Monday, September 26, 2011
Becoming a tutor
I am still very nervous to become a tutor. I don't know if I am capable of doing it effectively enough to help these students pass the test they have to take at the end of the semester. As of right now, I am not doing too well in this class so I imagine I won't even have the opportunity to tutor in the first place. In any case, I think tutoring is going to help me a lot in my teaching abilities. I want to teach elementary students as well as college students and I think this will help me get used to what it is like dealing with college level students. I am taking another class this semester which requires me to do an internship at an elementary school to get experience.
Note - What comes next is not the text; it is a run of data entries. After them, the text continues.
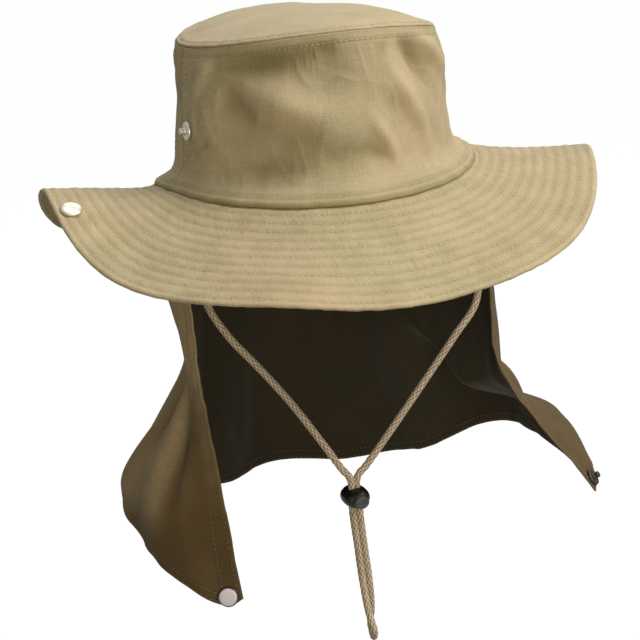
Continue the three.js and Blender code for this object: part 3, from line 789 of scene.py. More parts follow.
def carved(piece, cutters):
    """The piece with the cutters' shapes taken out of it."""
    for cutter in cutters:
        modifier = piece.modifiers.new("carve", "BOOLEAN")
        modifier.operation = "DIFFERENCE"
        modifier.solver = "EXACT"
        modifier.object = cutter
    graph = bpy.context.evaluated_depsgraph_get()
    mesh = bpy.data.meshes.new_from_object(piece.evaluated_get(graph))
    piece.modifiers.clear()
    piece.data = mesh
    for cutter in cutters:
        bpy.data.objects.remove(cutter)
    mesh.polygons.foreach_set("use_smooth", np.ones(len(mesh.polygons), dtype=bool))
    mesh.set_sharp_from_angle(angle=math.radians(32))
    return piece


def finished(piece, body, slot_name, *nodes):
    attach(piece, body)
    if nodes:
        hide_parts(*nodes)
    return piece


# Camera, at the photograph's place

CAMERA_AZIMUTH = -20.0
CAMERA_ELEVATION = 13.88
CAMERA_DISTANCE = 1000.0
CAMERA_FOCUS = 1795.0 / 640.0
CAMERA_AIM_RIGHT = -2.62
CAMERA_AIM_UP = -88.0
CAMERA_ROLL = -4.56
SENSOR = 36.0


def aimed(name, data, place, aim, roll=0.0):
    """A camera or light at a place in metres, which faces its aim and is rolled by an angle in degrees."""
    forward = unit(np.subtract(aim, place))
    level = unit(np.cross(forward, [0, 0, 1]))
    upright = np.cross(level, forward)
    roll = math.radians(roll)
    right = level * math.cos(roll) + upright * math.sin(roll)
    up = upright * math.cos(roll) - level * math.sin(roll)
    turn = Matrix(np.stack([right, up, -forward], axis=1).tolist())
    piece = placed(name, data)
    piece.matrix_world = Matrix.Translation(list(place)) @ turn.to_4x4()
    return piece


def photo_camera():
    azimuth = math.radians(CAMERA_AZIMUTH)
    elevation = math.radians(CAMERA_ELEVATION)
    back = np.array([math.sin(azimuth) * math.cos(elevation), -math.cos(azimuth) * math.cos(elevation),
                     math.sin(elevation)])
    right = np.array([math.cos(azimuth), math.sin(azimuth), 0.0])
    aim = right * CAMERA_AIM_RIGHT + np.cross(back, right) * CAMERA_AIM_UP
    data = bpy.data.cameras.new("camera")
    data.sensor_width = SENSOR
    data.lens = CAMERA_FOCUS * SENSOR
    data.clip_start = 0.05
    data.clip_end = 50.0
    bpy.context.scene.camera = aimed("camera", data, back * CAMERA_DISTANCE * MM, aim * MM, CAMERA_ROLL)


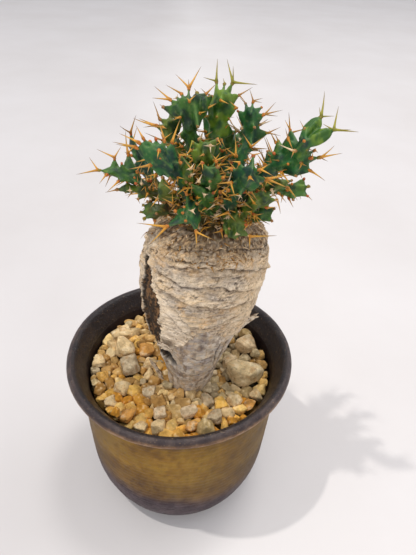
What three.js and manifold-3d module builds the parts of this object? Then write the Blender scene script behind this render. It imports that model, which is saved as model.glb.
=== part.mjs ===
// Potted succulent euphorbia: a glazed pot on a foot ring, a drain screen, a gravel bed,
// a swollen caudex with its taproot, spiny stems and loose stones.
// Millimetres, +Z up, origin under the middle of the foot.
import * as THREE from "three";
import { mergeVertices } from "three/addons/utils/BufferGeometryUtils.js";
import Module from "manifold-3d";

const wasm = await Module();
wasm.setup();

// ---- driving dimensions ---------------------------------------------------
const RIM_R = 60; // outer radius of the lip
const POT_H = 96.5; // height of the rim
const POT_SEGMENTS = 40;
const FOOT_OUT = 41.8; // foot ring, outer and inner radius
const FOOT_IN = 33.6;
const FOOT_RISE = 3.2; // recess under the floor
const FLOOR_T = 3.4;
const DRAIN_R = 6.5;
const NOTCH_R = 3.3; // arched cut-outs through the foot ring
const NOTCH_ANGLES = [-99.5, 20.5, 140.5];
const GAP = 0.3; // clearance between neighbouring pieces
const BED_TOP = 79.6; // mean level of the gravel bed
const STONE_REST = 80.5; // underside of the loose stones

// ---- helpers --------------------------------------------------------------
function solid(geometry) {
  const g = geometry.index ? geometry.toNonIndexed() : geometry.clone();
  g.deleteAttribute("normal");
  g.deleteAttribute("uv");
  const m = mergeVertices(g, 1e-3);
  return new wasm.Manifold(
    new wasm.Mesh({
      numProp: 3,
      vertProperties: new Float32Array(m.attributes.position.array),
      triVerts: new Uint32Array(m.index.array),
    }),
  );
}

function largest(s) {
  const pieces = s.decompose();
  let best = pieces[0];
  for (const p of pieces) if (p.volume() > best.volume()) best = p;
  return best;
}

function toGeometry(s) {
  const m = s.getMesh();
  const g = new THREE.BufferGeometry();
  const n = m.numProp;
  const pos = new Float32Array((m.vertProperties.length / n) * 3);
  for (let i = 0; i < pos.length / 3; i++)
    for (let k = 0; k < 3; k++) pos[3 * i + k] = m.vertProperties[n * i + k];
  g.setAttribute("position", new THREE.BufferAttribute(pos, 3));
  g.setIndex(new THREE.BufferAttribute(new Uint32Array(m.triVerts), 1));
  return g.toNonIndexed();
}

// Keeps the one main shell once nearly coincident vertices have been joined.
function settled(s) {
  for (let i = 0; i < 6; i++) {
    s = largest(s);
    const again = solid(toGeometry(s));
    if (again.decompose().length === 1) return again;
    s = again;
  }
  return s;
}

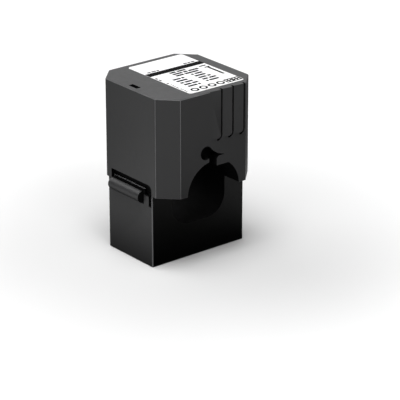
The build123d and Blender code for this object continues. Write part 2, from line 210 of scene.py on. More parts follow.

So, overall I think this whole semester is going to give me more insight into the world of teaching and whether or not I'm actually going to be good at it. I think that once I observe some of the students I might feel a little more comfortable with it and get a better understanding of what's required of me exactly. My worst thoughts are that I won't be able to make a difference for any of these kids which is my main goal as a teacher. I want to be that teacher that no one forgets and always remembers as "that teacher who changed my life," as corny as that may sound. I wouldn't want to be even partially responsible for one of the students failing that test is all I'm really saying here. I'm a very shy person and I think that's what's also getting me nervous about this because I'm scared I'm going to freeze up and not know what to say even though I may actually know what I'm doing. I believe myself to be a pretty decent writer, but definitely not good enough to help someone else as a writer. And now that I write that, I realize this post is all over the place with thoughts so I guess I should point out the fact that I'm writing as everything comes into my head in case that wasn't obvious.